In the UK, we have a social housing problem, there are simply not enough to go around and many people have given up on the idea that they will ever reach the top of the waiting list. Add to this the large deposits now required to purchase a home, alongside the struggling economy, and it’s easy to see why the rental sector is booming.

However, that doesn’t necessarily mean that buying a property to rent out is the best investment for you.

Is it a guaranteed investment?

Nothing in life is certain. Saying that, it’s a strong market and one that’s actively thriving. This means that buying a property to let is certainly less of a risk than some other investments.

There are two ways you can profit from the buy to let investment:

- Rental income

- Capital growth

It’s wise to do your research and ensure that you buy a property in an area which has a high demand. The last thing you want is to see the house/flat standing empty for months at a time and making you no return.

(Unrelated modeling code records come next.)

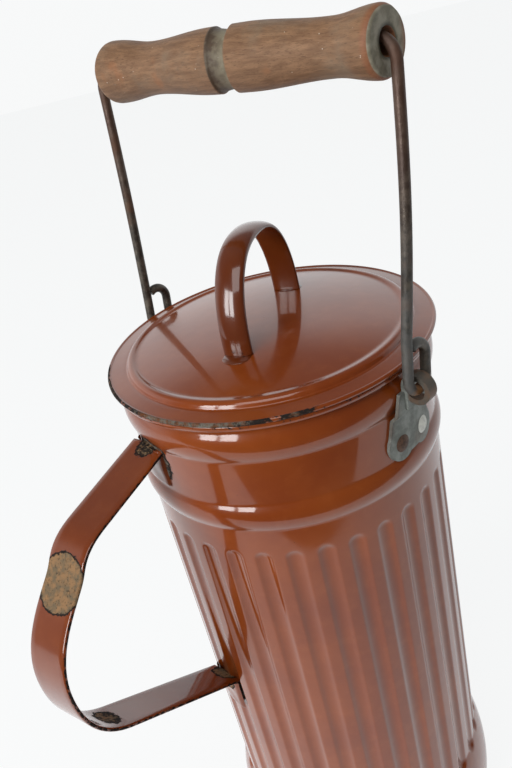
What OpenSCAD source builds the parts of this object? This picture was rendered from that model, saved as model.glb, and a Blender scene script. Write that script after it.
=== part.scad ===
// Enamelled hot water can: a fluted sheet body with a lift-off lid, a fixed strap handle
// and a wire bail with a turned wooden grip. Millimetres, +Z up.
// Origin: centre of the foot, on the plane it stands on. The bail's ears lie on the X axis.

/* [Body] */
// Height of the lid's rim over the floor
rim_h = 322; // [260:1:380]
// Outside diameter of the plain and fluted wall
body_d = 140; // [120:1:160]
// Thickness of the enamelled sheet
wall = 1; // [0.8:0.1:1.2]
// How far the foot swells out over the wall
foot_swell = 5; // [3:0.5:8]
// Height of the swollen foot's widest line
foot_mid = 25; // [20:1:30]
// Height at which the foot's swelling starts
foot_top = 56; // [50:1:64]
// Height of the folded seam under the wall's lower edge
seam_h = 1.1; // [0.8:0.1:1.6]
// Height of the floor plate's top
floor_h = 7; // [5:0.5:12]

/* [Neck] */
// How far the two rolled beads stand out
bead_rise = 2; // [1:0.1:2.2]
// Depth of the upper bead's middle under the rim
bead1_drop = 14; // [12:0.5:16]
// Half height of the upper bead
bead1_half = 7; // [5:0.5:7]
// Depth of the lower bead's middle under the rim
bead2_drop = 49.5; // [48:0.5:52]
// Half height of the lower bead
bead2_half = 6.5; // [5:0.5:6.5]
// Radius of the wire in the mouth's rolled edge
rim_wire_r = 0.9; // [0.7:0.1:1]
// Gap round that wire inside the rolled edge
rim_wire_gap = 0.3; // [0.2:0.05:0.4]

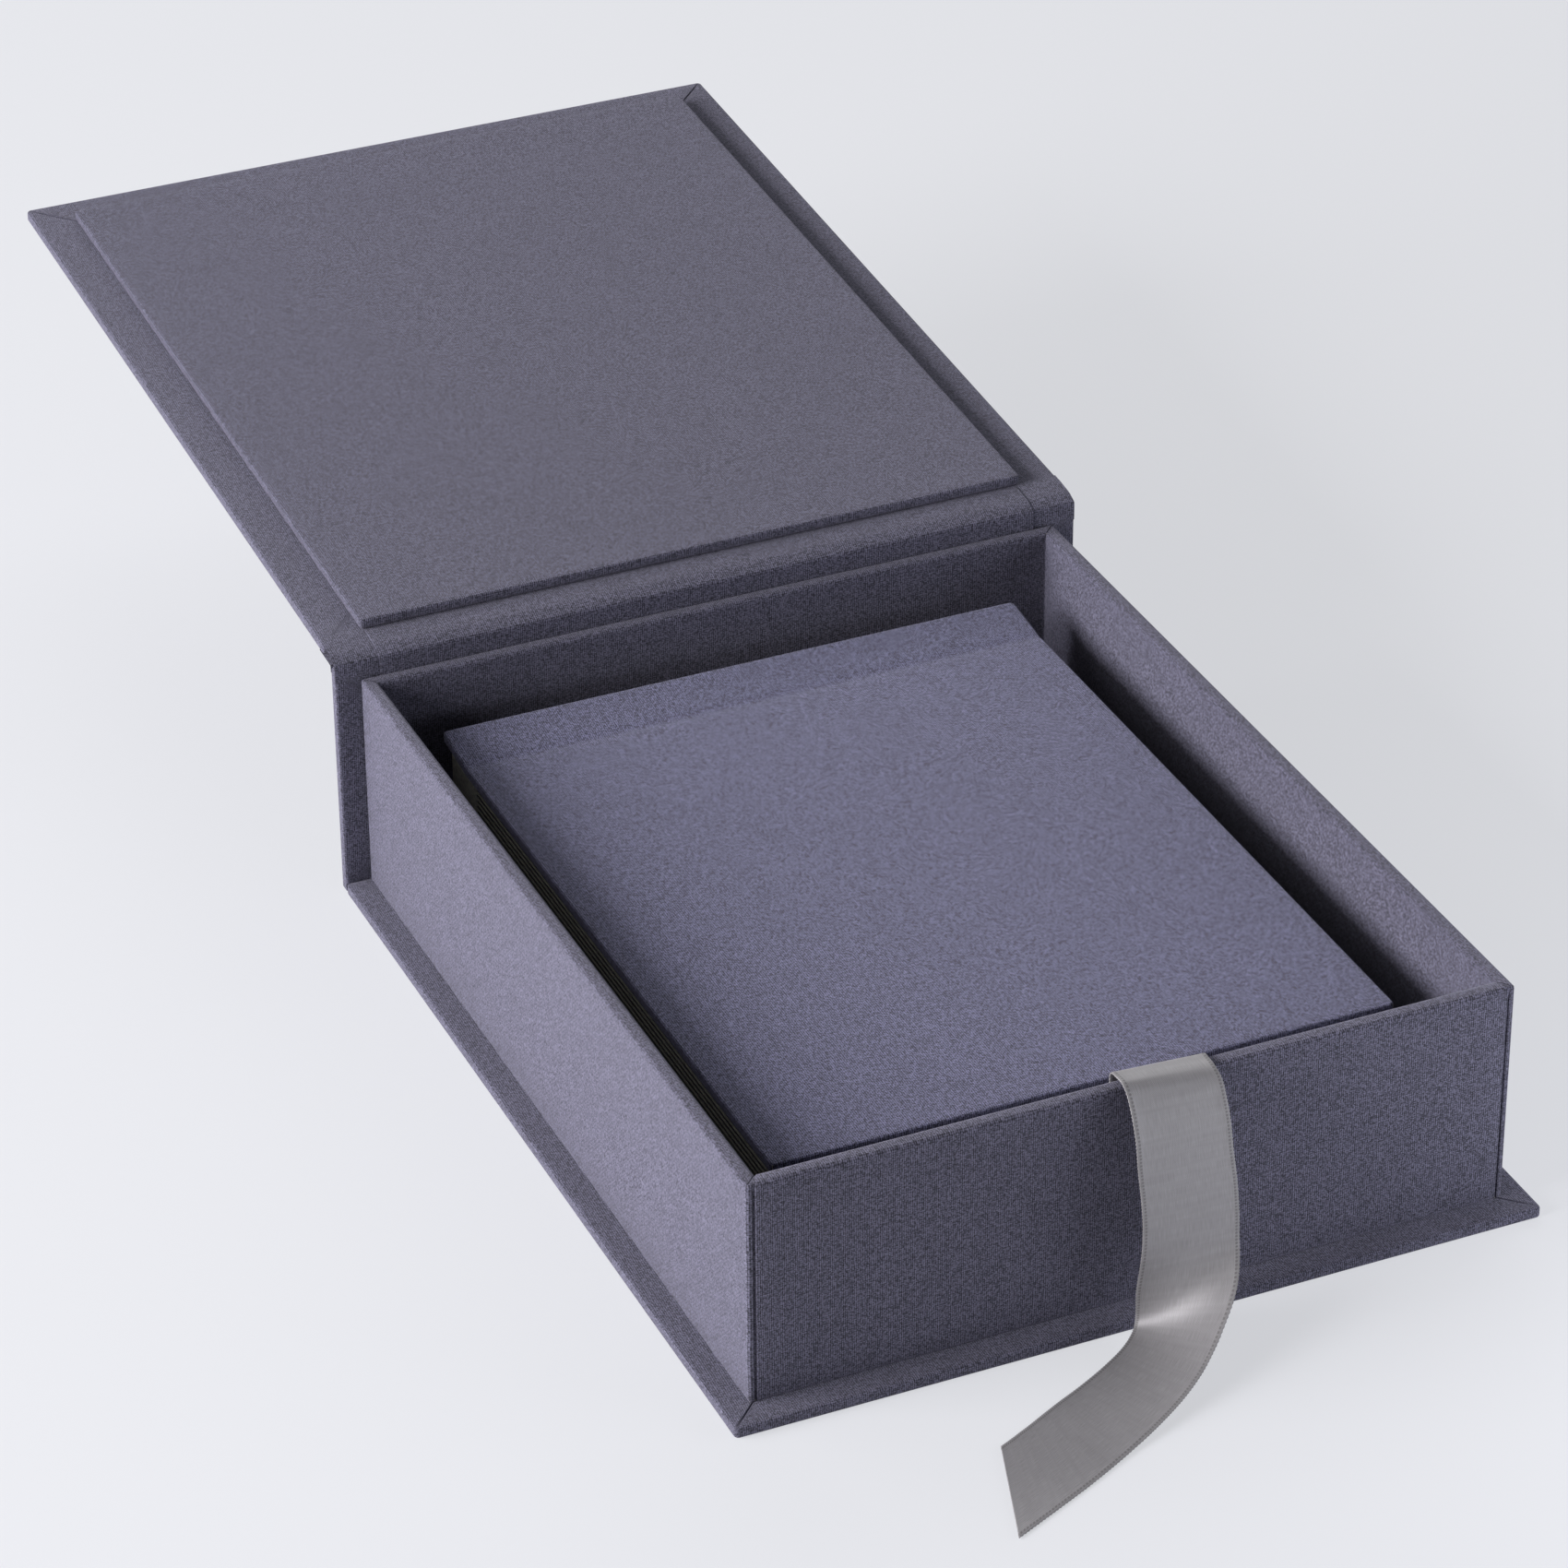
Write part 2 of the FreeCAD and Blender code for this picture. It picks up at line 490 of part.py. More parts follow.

It’s also a good idea to consider:

- Average rents in the area, will it cover outgoings

- All outgoings, such as the costs of repair, disputes with tenants, annual safety checks and letting agency fees

- Insurances

-Taxes you will be liable for

buy to let is it worth it

Buy to let mortgage

Choosing whether or not to take out a buy to let mortgage is dependent on individual circumstance, but it’s quite common practice these days. Of course, it’s always going to be preferable to fund the purchase yourself, but not always possible or even advisable.

With property investment, the more you borrow, the higher the risk and it’s possible that you may lose more than your original investment. That’s the risk that any investor takes though and it’s really up to what you’re prepared to lose, not to say you definitely will or won’t.

Whilst it’s a nice idea to own property, due to the charm of actually being able to see your investment, it’s never a good idea to go into these things with your eyes shut.

Do you have the time to invest as well as the money? Will you be able to handle the stress if you have problem tenants? Are you prepared to take a hard line to get unpaying tenants out? These are all realistic questions that should be posed alongside the financial ones when considering buy to let.

Research your audience

It’s worth thinking about what kind of tenants you want to live in your property too. Are you in a position to cash in on the student letting market, or would you prefer to provide a long-term home to a family?

Once you’ve settled on this, then it’s necessary to look at why different properties may be more suitable to various audiences. For example, a trendy London flat might make you feel top notch, but it’s unlikely to be what a family of five with a dog is going to want.

Like any business, buying a property to let takes sound planning if it’s going to go well. When researching areas, it might be best to use an agency from the off, as they will know more about various areas and sectors of society.

All in all, buy to let is a good investment right now if you do your homework and use a reputable agency, as well as doing the maths and being realistic. It’s a robust market and house prices are once again on the rise, so it’s still a good time to buy without too much fear of the value plummeting alarmingly.

Consider changing mortgage rates, approach with good business sense and there’s no real reason that it can’t give you a decent revenue stream.

However, also bear in mind that the shrinking gap between social and private housing also means that rents may become cheaper for the private sector, so don’t squeeze those profit margins too tight or you could lose out.